Она привязывалась к тому, что нравилось ей, и умирала с привязанностью, все думая, что так надо.
Это был чистый, светлый образ, как Перуджиниевская фигура, простодушно и бессознательно живший и любивший, с любовью пришедший в жизнь и с любовью отходящий от нее, да с кроткой и тихой молитвой.
Жизнь и любовь как будто пропели ей гимн, и она сладко задумалась, слушая его, и только слезы умиления и веры застывали на ее умирающем лице, без укоризны за зло, за боль, за страдания.
Умирала она частию от небрежного воспитания, от небрежного присмотра, от проведенного, в скудности и тесноте, болезненного детства, от попавшей в ее организм наследственной капли яда, развившегося в смертельный недуг, оттого, наконец, что все эти «так надо» хотя не встречали ни воплей, ни раздражения с ее стороны, а всё же ложились на слабую молодую грудь и подтачивали ее.
Она прожила бы до старости, не упрекнув ни жизнь, ни друга, ни его непостоянную любовь, и никого ни в чем, как не упрекает теперь никого и ничто за свою смерть.

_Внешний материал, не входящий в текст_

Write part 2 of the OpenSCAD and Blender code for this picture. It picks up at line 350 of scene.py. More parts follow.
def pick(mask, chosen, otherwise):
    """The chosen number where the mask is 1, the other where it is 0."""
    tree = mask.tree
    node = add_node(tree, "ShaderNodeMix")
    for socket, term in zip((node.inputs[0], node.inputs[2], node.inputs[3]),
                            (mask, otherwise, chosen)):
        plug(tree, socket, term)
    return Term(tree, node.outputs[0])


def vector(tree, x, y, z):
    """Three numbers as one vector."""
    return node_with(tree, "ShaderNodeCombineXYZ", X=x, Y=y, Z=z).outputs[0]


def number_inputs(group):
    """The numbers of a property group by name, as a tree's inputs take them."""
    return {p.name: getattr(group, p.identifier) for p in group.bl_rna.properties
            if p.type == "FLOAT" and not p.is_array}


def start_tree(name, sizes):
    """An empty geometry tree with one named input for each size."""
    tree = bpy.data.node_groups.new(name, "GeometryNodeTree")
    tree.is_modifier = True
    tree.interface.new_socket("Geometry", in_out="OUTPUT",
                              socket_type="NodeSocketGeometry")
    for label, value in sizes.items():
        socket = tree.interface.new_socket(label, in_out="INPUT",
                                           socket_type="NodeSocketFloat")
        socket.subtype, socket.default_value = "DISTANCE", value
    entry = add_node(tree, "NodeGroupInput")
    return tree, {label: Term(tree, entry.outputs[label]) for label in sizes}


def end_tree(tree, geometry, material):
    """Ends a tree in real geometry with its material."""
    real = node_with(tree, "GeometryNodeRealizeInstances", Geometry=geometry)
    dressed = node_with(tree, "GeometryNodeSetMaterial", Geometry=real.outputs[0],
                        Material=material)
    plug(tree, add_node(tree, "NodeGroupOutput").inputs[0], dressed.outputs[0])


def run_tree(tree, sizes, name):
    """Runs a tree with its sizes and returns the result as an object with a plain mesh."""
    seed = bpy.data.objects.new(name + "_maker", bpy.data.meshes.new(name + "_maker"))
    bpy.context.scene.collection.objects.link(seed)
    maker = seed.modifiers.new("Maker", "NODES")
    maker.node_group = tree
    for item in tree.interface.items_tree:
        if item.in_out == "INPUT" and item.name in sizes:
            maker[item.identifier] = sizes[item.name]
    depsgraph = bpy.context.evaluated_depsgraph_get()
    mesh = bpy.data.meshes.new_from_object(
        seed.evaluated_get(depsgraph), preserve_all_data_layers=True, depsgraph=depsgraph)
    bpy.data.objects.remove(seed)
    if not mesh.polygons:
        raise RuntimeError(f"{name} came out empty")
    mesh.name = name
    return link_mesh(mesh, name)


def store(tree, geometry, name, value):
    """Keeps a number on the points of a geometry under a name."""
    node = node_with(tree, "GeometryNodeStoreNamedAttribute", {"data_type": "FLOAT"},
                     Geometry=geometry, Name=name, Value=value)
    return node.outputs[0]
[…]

И ее болезненная, страдальческая жизнь, и преждевременная смерть казались ей – так надо.
Она никогда не искала смысла той апатии, скуки и молчания, с которыми друг ее иногда смотрел на нее, не догадывалась об отжившей любви и не поняла бы никогда причин.

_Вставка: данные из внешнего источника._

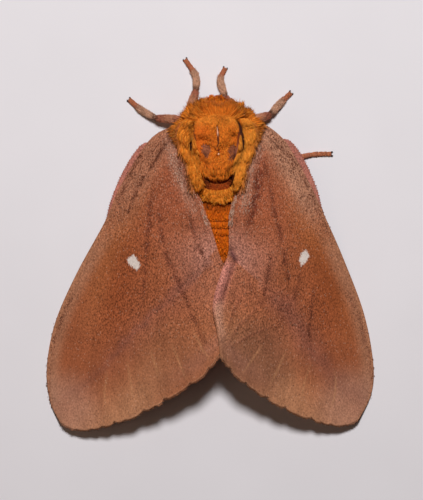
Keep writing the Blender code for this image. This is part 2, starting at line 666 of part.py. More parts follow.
def main():
    clear_scene()
    random.seed(SEED)
    materials = make_materials()
    moth = bpy.data.objects.new("moth", None)
    bpy.context.scene.collection.objects.link(moth)
    moth.scale = (MM, MM, MM)
    moth.location = [value * MM for value in BODY_TO_FRAME]

    thorax = make_thorax(materials, moth)
    abdomen = make_abdomen(materials, moth)
    head = make_head(materials, moth)
    wings = []
    for side in (-1, 1):
        name = "left" if side < 0 else "right"
        wings.append(make_wing("forewing_" + name, side, FOREWING[side], FOREWING_VEINS, FOREWING_ROWS,
                               FOREWING_VEIN, 0.0, materials["wing"], moth))
        wings.append(make_wing("hindwing_" + name, side, HINDWING[side], HINDWING_VEINS, HINDWING_ROWS,
                               HINDWING_VEIN, HINDWING_DROP, materials["hindwing"], moth))
    legs = [make_leg(name, materials, moth) for name in LEGS]
    antennae = [make_antenna(side, materials, moth) for side in (-1, 1)]
    tegulae = [make_tegula(side, materials, moth) for side in (-1, 1)]
    eyes = [make_eye(side, materials, moth) for side in (-1, 1)]

    tegula_cutters = [swollen(tegula, GAP) for tegula in tegulae]
    thorax_cutter = swollen(thorax, GAP)
    for obj in [abdomen, head] + wings + legs + antennae + tegulae:
        cut(obj, [thorax_cutter])
    eye_cutters = [swollen(eye, GAP) for eye in eyes]
    cut(head, eye_cutters)
    head_cutter = swollen(head, GAP)
    for antenna in antennae:
        cut(antenna, [head_cutter])
    wing_cutters = []
    for side in (-1, 1):
        guide = make_wing("guide", side, FOREWING[side], GUIDE_VEINS, GUIDE_ROWS, FOREWING_VEIN, 0.0,
                          materials["wing"], moth)
        wing_cutters.append(swollen(guide, GAP))
        bpy.data.objects.remove(guide)
    for tegula, forewing_cutter in zip(tegulae, wing_cutters):
        cut(tegula, [forewing_cutter])
    antenna_cutters = [swollen(antenna, GAP) for antenna in antennae]
    others = wing_cutters + antenna_cutters + [swollen(obj, GAP) for obj in [abdomen] + legs + wings[1::2]]

    fuse(thorax, trimmed(thorax_locks(materials, moth), others + tegula_cutters + eye_cutters + [head_cutter]))
    fuse(head, trimmed(head_pieces(materials, moth), eye_cutters + antenna_cutters + [thorax_cutter]))
    for side, tegula in zip((-1, 1), tegulae):
        fuse(tegula, trimmed(tegula_locks(side, materials, moth), wing_cutters + [thorax_cutter]))
    for obj in list(bpy.data.objects):
        if obj.display_type == "WIRE":
            bpy.data.objects.remove(obj)
    for obj in bpy.data.objects:
        if obj.type == "MESH":
            obj.data.shade_smooth()


main()
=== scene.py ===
import math

import bmesh
import bpy
import numpy as np
from mathutils.kdtree import KDTree
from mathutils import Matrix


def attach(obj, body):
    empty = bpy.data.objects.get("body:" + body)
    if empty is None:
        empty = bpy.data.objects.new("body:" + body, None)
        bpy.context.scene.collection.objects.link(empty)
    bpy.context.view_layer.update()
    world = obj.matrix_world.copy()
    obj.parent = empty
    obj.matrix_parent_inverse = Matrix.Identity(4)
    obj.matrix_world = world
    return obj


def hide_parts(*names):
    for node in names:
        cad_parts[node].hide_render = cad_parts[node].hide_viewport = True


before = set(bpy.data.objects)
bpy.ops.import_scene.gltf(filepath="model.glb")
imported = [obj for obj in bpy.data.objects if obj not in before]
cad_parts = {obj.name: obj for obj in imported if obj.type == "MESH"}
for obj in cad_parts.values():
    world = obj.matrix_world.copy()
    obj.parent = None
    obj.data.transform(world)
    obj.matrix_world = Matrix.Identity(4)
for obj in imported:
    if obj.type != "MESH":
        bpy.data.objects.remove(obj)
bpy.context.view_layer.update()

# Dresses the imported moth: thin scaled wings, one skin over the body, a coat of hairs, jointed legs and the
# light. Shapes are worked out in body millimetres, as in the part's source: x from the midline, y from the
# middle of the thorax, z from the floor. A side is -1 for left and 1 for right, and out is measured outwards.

MM = 0.001
BODY_TO_FRAME = np.array((0.65, 9.8, 0.0))
# The photograph's scale, and the pixel over the middle of the thorax
PIXEL = 0.096
PIXEL_MIDDLE = (216.8, 140.9)
rng = np.random.default_rng(11)
SIDES = ((-1, "left"), (1, "right"))
UP = np.array((0.0, 0.0, 1.0))

# How many hairs each coat is drawn from. The coats of the back then lose those over bare places.
HAIRS = {
    "shield": 24000, "bare": 34000, "mantle": 15000, "band": 6500, "breast": 7000, "collar": 9800,
    "neck front": 2600, "tegula": 7800, "head": 11500, "neck": 1300, "palp": 500, "abdomen": 18000,
    "leg": 640, "foot joint": 120,
}
# Width of most hairs, from the finest to the coarsest
HAIR_WIDTH = (0.05, 0.085)
# How many points there are round each closed form
SKIN_SIDES = {"thorax": 96, "abdomen": 48, "head": 40, "neck": 24, "tegula": 20, "leg": 18, "antenna": 14,
              "palp": 12, "keel": 12}
# Rows and columns of a wing
FOREWING_GRID = (210, 132)
HINDWING_GRID = (110, 80)

# The body: distance along y, centre height, half width, half height
THORAX = (
    (3.3, 5.5, 0.4, 0.5), (3.05, 5.5, 1.2, 1.25), (2.4, 5.45, 2.0, 2.0), (1.3, 5.05, 2.55, 2.9),
    (-0.6, 4.95, 2.8, 3.2), (-2.0, 4.9, 2.65, 3.2), (-3.2, 4.8, 2.3, 3.05), (-3.7, 4.75, 2.2, 2.85),
    (-3.95, 4.7, 2.1, 2.5), (-4.35, 4.6, 1.95, 2.4), (-4.6, 4.6, 1.85, 2.4), (-4.9, 4.5, 1.7, 2.0),
    (-5.2, 4.4, 0.9, 1.2), (-5.35, 4.4, 0.3, 0.4),
)
ABDOMEN = (
    (-4.3, 4.2, 1.3, 1.5), (-5.3, 4.15, 2.05, 2.35), (-6.4, 3.9, 2.45, 2.7), (-8.0, 3.45, 2.75, 3.0),
    (-10.2, 3.05, 2.8, 3.05), (-12.6, 2.65, 2.55, 2.65), (-15.0, 2.2, 2.0, 2.2), (-17.0, 1.75, 1.2, 1.5),
    (-18.0, 1.55, 0.5, 0.6), (-18.15, 1.55, 0.15, 0.2),
)
ABDOMEN_JOINTS = (-7.69, -8.41, -9.08, -11.05, -12.5, -13.9, -15.3, -16.7)
# How far the skin steps in behind each joint of the abdomen, and the mean radius that this is shared over
ABDOMEN_STEP, ABDOMEN_RADIUS = 0.11, 2.5
# The head by its middle and half axes, and the eyes by their radius and place from there. The neck and the
# palps are paths of (x, y, z, radius), and the shoulder flap's rings have two half axes each.
HEAD_CENTRE = np.array((-0.1, 2.93, 3.05))
HEAD_RADII = np.array((1.38, 1.02, 1.42))
EYE_RADIUS = 0.7
EYE_PLACE = (1.1, 0.27, 0.0)
NECK = ((-0.05, 2.1, 4.3, 0.95), (-0.08, 2.7, 3.6, 0.95))
PALP = ((0.35, 3.1, 2.45, 0.2), (0.42, 3.75, 2.25, 0.2), (0.4, 4.2, 2.45, 0.1))
TEGULA = ((2.2, 2.0, 6.1, 0.5, 0.24), (2.65, 1.1, 6.6, 0.8, 0.28), (2.6, -0.2, 6.9, 0.84, 0.3),
          (2.2, -1.6, 7.05, 0.66, 0.3), (1.9, -2.9, 7.1, 0.48, 0.26), (1.7, -4.0, 7.0, 0.28, 0.18))

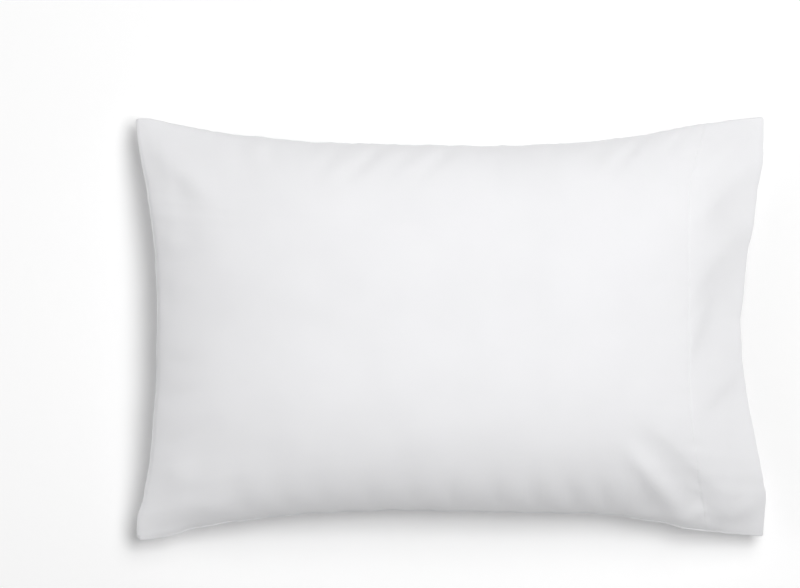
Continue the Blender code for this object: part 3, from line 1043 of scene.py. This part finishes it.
# Floor, light and camera
studio = {
    "floorColour": (0.95, 0.95, 0.95, 1.0),
    "floorRoughness": 0.9,
    "floorGlow": 0.04,
    "floorHalf": 6.0,        # half of its width and how far it lies below the case, in metres
    "floorDrop": 0.0003,
    "skyStrength": 0.272,
    "lampSize": 1.6,
    "lampDistance": 3.2,
    # way round from +X, height in degrees, power
    "lamps": {
        "keyLamp": (30.0, 75.0, 54.5),
        "topLamp": (60.0, 60.0, 23.7),
        "leftLamp": (180.0, 30.0, 13.0),
    },
}
photo = {
    "width": 800,
    "height": 588,
    "mmPerPixel": 1.18,
    "caseMiddle": (449.5, 329.5),
    "lens": 200.0,        # in mm, as are the next two
    "sensor": 36.0,
    "level": 60.0,        # height at which the scale holds
}


def makeFloor():
    mesh = bmesh.new()
    bmesh.ops.create_grid(mesh, x_segments=1, y_segments=1, size=studio["floorHalf"])
    bmesh.ops.translate(mesh, verts=mesh.verts, vec=(0.0, 0.0, -studio["floorDrop"]))
    data = bpy.data.meshes.new("floor")
    mesh.to_mesh(data)
    mesh.free()
    floor = bpy.data.objects.new("floor", data)
    bpy.context.scene.collection.objects.link(floor)
    constants = {
        "Base Color": studio["floorColour"],
        "Roughness": studio["floorRoughness"],
        "Specular IOR Level": 0.0,
        "Emission Color": (1.0, 1.0, 1.0, 1.0),
        "Emission Strength": studio["floorGlow"],
    }
    data.materials.append(Finish("palePaper", constants).material)


def makeSky():
    world = bpy.data.worlds.new("studio")
    world.use_nodes = True
    background = world.node_tree.nodes["Background"]
    background.inputs["Color"].default_value = (1.0, 1.0, 1.0, 1.0)
    background.inputs["Strength"].default_value = studio["skyStrength"]
    bpy.context.scene.world = world


def makeLamps():
    for name, (turn, height, power) in studio["lamps"].items():
        light = bpy.data.lights.new(name, "AREA")
        light.shape = "DISK"
        light.size = studio["lampSize"]
        light.energy = power
        lamp = bpy.data.objects.new(name, light)
        turn, height = math.radians(turn), math.radians(height)
        distance = studio["lampDistance"]
        reach = distance * math.cos(height)
        lamp.location = (reach * math.cos(turn), reach * math.sin(turn), distance * math.sin(height))
        lamp.rotation_euler = (-lamp.location).to_track_quat("-Z", "Y").to_euler()
        bpy.context.scene.collection.objects.link(lamp)


def makeCamera():
    camera = bpy.data.cameras.new("camera")
    camera.lens = photo["lens"]
    camera.sensor_width = photo["sensor"]
    scale = photo["mmPerPixel"] * mm
    middleX = (photo["width"] / 2 - photo["caseMiddle"][0]) * scale
    middleY = (photo["caseMiddle"][1] - photo["height"] / 2) * scale
    away = photo["width"] * scale * photo["lens"] / photo["sensor"]
    photoCamera = bpy.data.objects.new("camera", camera)
    photoCamera.location = (middleX, middleY, away + photo["level"] * mm)
    bpy.context.scene.collection.objects.link(photoCamera)
    bpy.context.scene.camera = photoCamera


makeFloor()
makeSky()
makeLamps()
makeCamera()
bpy.context.scene.view_settings.view_transform = "Standard"
print("stage: studio")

А он думал часто, сидя как убитый, в злом молчании, около нее, не слушая ее простодушного лепета, не отвечая на кроткие ласки: «Нет – это не та женщина, которая, как сильная река, ворвется в жизнь, унесет все преграды, разольется по полям. Или, как огонь, осветит путь, вызовет силы, закалит их энергией и бросит трепет, жар, негу и страсть в каждый момент, в каждую мысль… направит жизнь, поможет угадать ее смысл, задачу и совершить ее. Где взять такую львицу? А этот ягненок нежно щиплет траву, обмахивается хвостом и жмется ко мне, как к матке… Нет, это растительная жизнь, не жизнь, а сон…»

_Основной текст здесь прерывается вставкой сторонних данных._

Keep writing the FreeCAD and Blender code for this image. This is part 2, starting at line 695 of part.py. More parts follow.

Он широкой зевотой отвечал на ее лепет, ласки, брал шляпу и исчезал по неделям, по месяцам или в студию художника, или на те обеды и ужины, где охватывал его чад и шум.
Сидя теперь у одра, он мысленно читал историю Наташи и своей любви, и когда вся история тихо развилась и образ умирающей стал перед ним немым укором, он побледнел.
Он вспомнил свое забвение, небрежность, – других оскорблений быть не могло: сам дьявол упал бы на колени перед этим голубиным, нежным, безответным взглядом.